Records for the exercise:
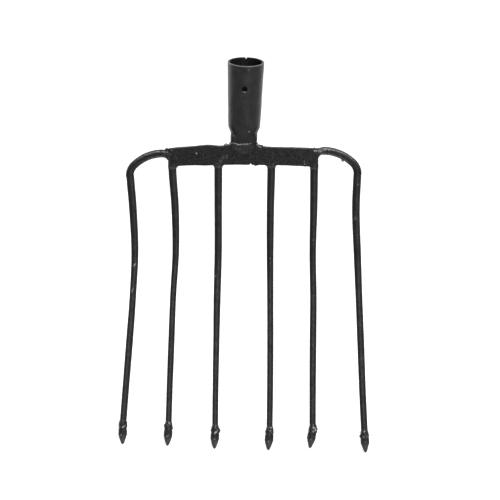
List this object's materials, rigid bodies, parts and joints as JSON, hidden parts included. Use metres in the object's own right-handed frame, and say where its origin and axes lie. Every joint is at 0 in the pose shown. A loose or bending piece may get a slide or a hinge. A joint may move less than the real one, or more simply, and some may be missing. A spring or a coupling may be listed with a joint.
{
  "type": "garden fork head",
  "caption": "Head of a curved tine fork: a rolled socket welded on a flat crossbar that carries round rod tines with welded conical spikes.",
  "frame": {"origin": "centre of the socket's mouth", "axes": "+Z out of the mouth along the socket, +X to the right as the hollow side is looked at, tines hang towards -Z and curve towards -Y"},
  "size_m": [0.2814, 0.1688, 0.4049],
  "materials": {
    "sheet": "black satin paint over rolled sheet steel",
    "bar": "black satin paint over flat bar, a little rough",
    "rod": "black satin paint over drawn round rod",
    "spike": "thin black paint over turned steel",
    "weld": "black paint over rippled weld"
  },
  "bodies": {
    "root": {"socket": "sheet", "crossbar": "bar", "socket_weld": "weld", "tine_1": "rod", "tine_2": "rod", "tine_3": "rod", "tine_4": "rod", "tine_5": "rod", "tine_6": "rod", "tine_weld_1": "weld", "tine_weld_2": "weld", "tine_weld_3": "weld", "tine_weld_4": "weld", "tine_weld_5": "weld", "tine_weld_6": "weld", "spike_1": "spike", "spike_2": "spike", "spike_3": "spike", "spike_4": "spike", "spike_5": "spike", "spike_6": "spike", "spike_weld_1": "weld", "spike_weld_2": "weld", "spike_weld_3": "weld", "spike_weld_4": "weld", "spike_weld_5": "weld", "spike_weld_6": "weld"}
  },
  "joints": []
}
==
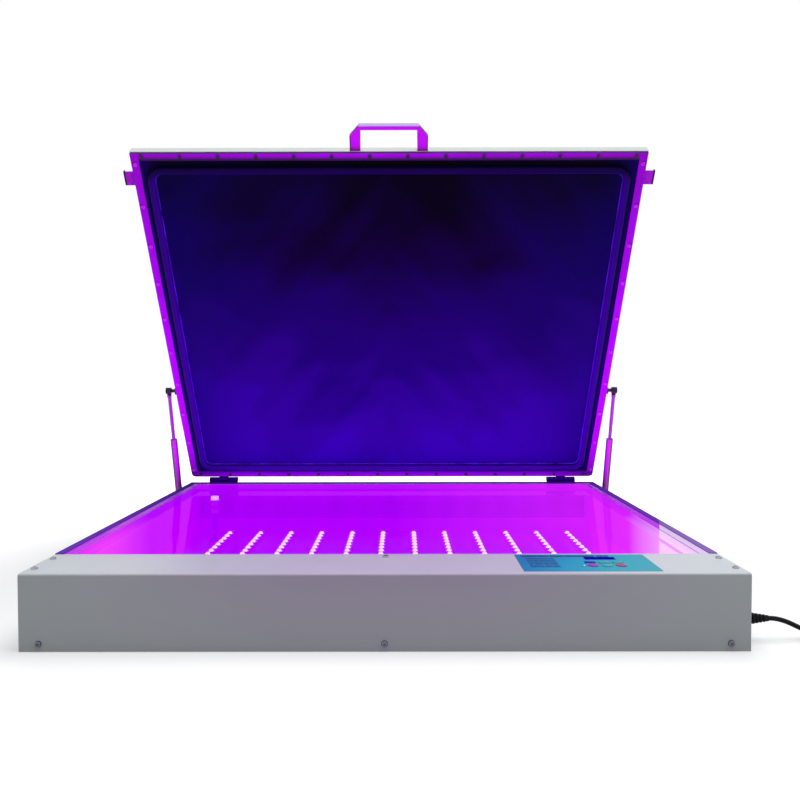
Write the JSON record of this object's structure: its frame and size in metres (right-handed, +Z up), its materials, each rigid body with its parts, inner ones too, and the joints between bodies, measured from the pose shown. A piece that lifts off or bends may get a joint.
...
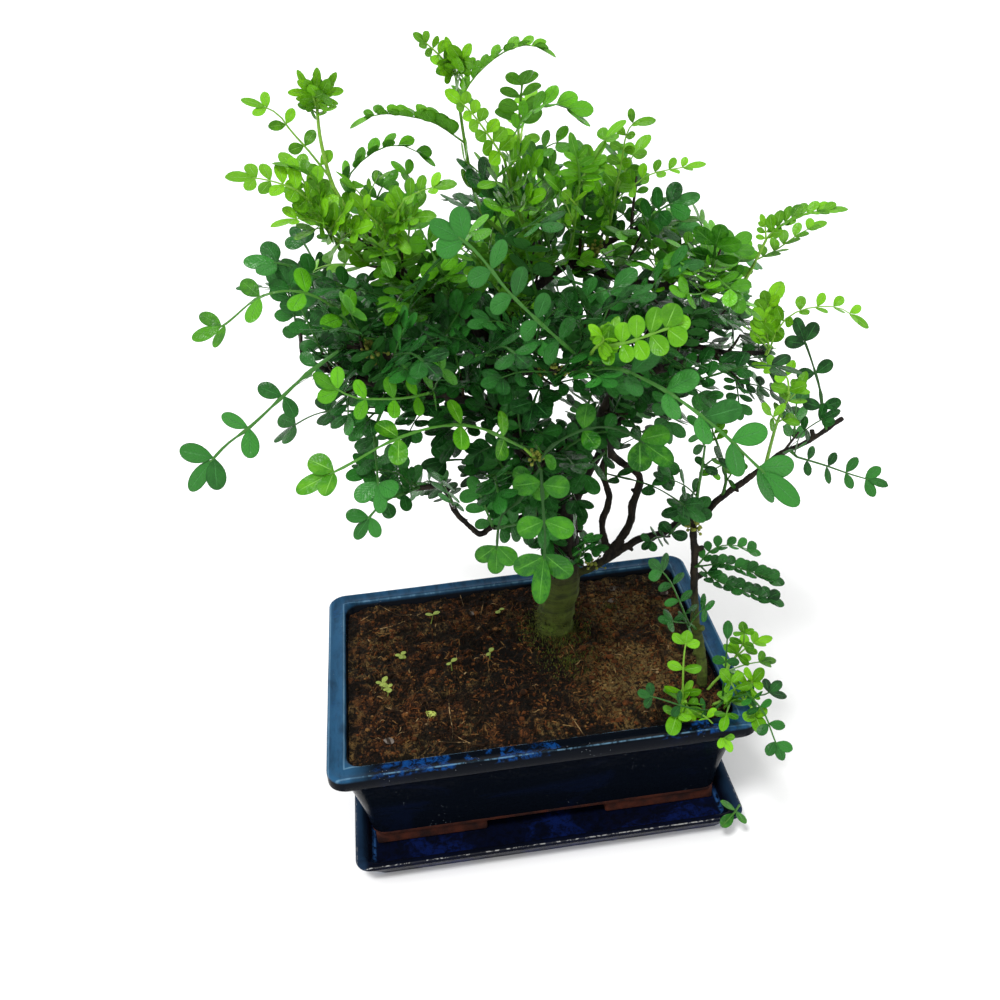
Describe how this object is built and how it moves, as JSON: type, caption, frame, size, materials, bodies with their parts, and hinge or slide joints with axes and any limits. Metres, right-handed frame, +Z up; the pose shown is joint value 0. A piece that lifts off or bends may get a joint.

Exercise description: Report how many lines in the data contain the word "type", with no words besides the number.

Complete response: 2